The last section of the drive is through the residential area of Richmond where the street gets wider the houses lower and the colours more pastel and there is an inescapable feeling of suburban seaside town. It could be Margate, or san Tropez. At this point the ocean stretches from Cliff house far south into the haze of the hills behind half moon bay. A swath of green interrupts the villas and flats where Golden gate Park reaches the shore and then the sand dunes rise up and obscure the houses behind.

The shore forms an immense sweep of sand and wave, five lines of breakers and a constant rumble. The wind can be intense, the sea can be “kick ass cold” and when the sky is blue the sand is too hot to cross bare-foot, but it is beautiful. At the edge of the city, at the edge of the Pacific.

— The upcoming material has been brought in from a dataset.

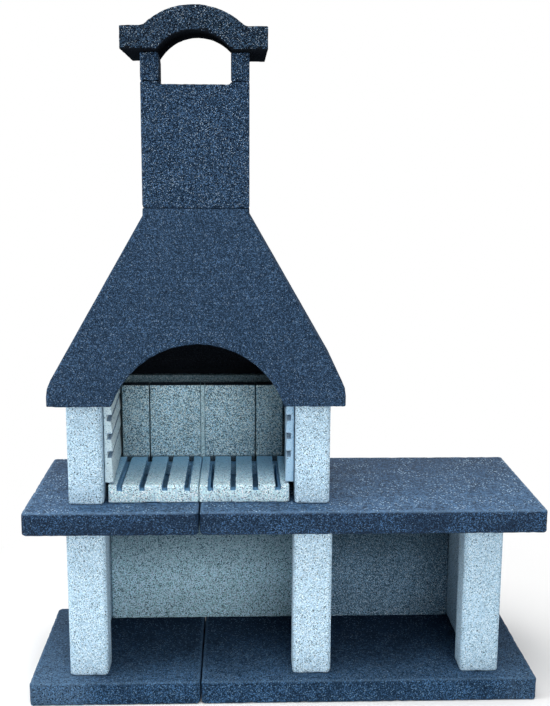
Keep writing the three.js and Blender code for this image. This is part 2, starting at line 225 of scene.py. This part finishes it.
# Slot, corner radius, arris radius, step of the strips, wave and chip
slab_of_base = ("anthracite_slab", 0.012, 0.006, 0.015, 0.0006, 0.0025)
slab_of_worktop = ("anthracite_slab", 0.014, 0.008, 0.015, 0.0006, 0.0018)
panel = ("white_cast", 0.006, 0.004, 0.015, 0.0006, 0.0015)
brick = ("fire_concrete", 0.0035, 0.0025, 0.012, 0.0004, 0.0014)
filler = ("fire_mortar", 0.0035, 0.0025, 0.012, 0.0006, 0.0012)
for side in ("left", "right"):
    make_block("base_slab_" + side, *slab_of_base)
    make_block("worktop_slab_" + side, *slab_of_worktop)
    make_block("back_panel_" + side, *panel)
    make_block("firebrick_outer_" + side, *brick)
    make_block("firebrick_inner_" + side, *brick)
make_block("firebox_rear_wall", *panel)
make_block("firebrick_joint_filler", *filler)

# %% [markdown]
# ## Legs and firebox walls
#
# Each of these pale castings is a pillar with a thinner web behind it, a T
# seen from above. A cube couldn't give the T, and joining two blocks would
# leave a seam. So eight points draw the T on the ground, the face between them
# is extruded upwards, and the pillar's corners get a larger radius than the
# web's.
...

By the waters edge the sand is hard and compact, a perfect place to run but also to sit. Some people surf, some kayak, there are always one or two children screaming excitedly in the waves, always a sand picture. Some people sleep, others walk, there are sand gliders, tai chi classes, sunset gazes, today there was a group of Frisbee spinners and acrobats. Dogs love the place and many of San Francisco’s professional dog walkers come here, and there are always gulls, sometimes a hundred together standing, watching. Pelicans swoop low over the water in long unbroken chains and past Cliff House, at Baker Beach I followed a group of Dolphins. It’s forbidden to have fires on the beach but people do and at night it creates a primeval beauty.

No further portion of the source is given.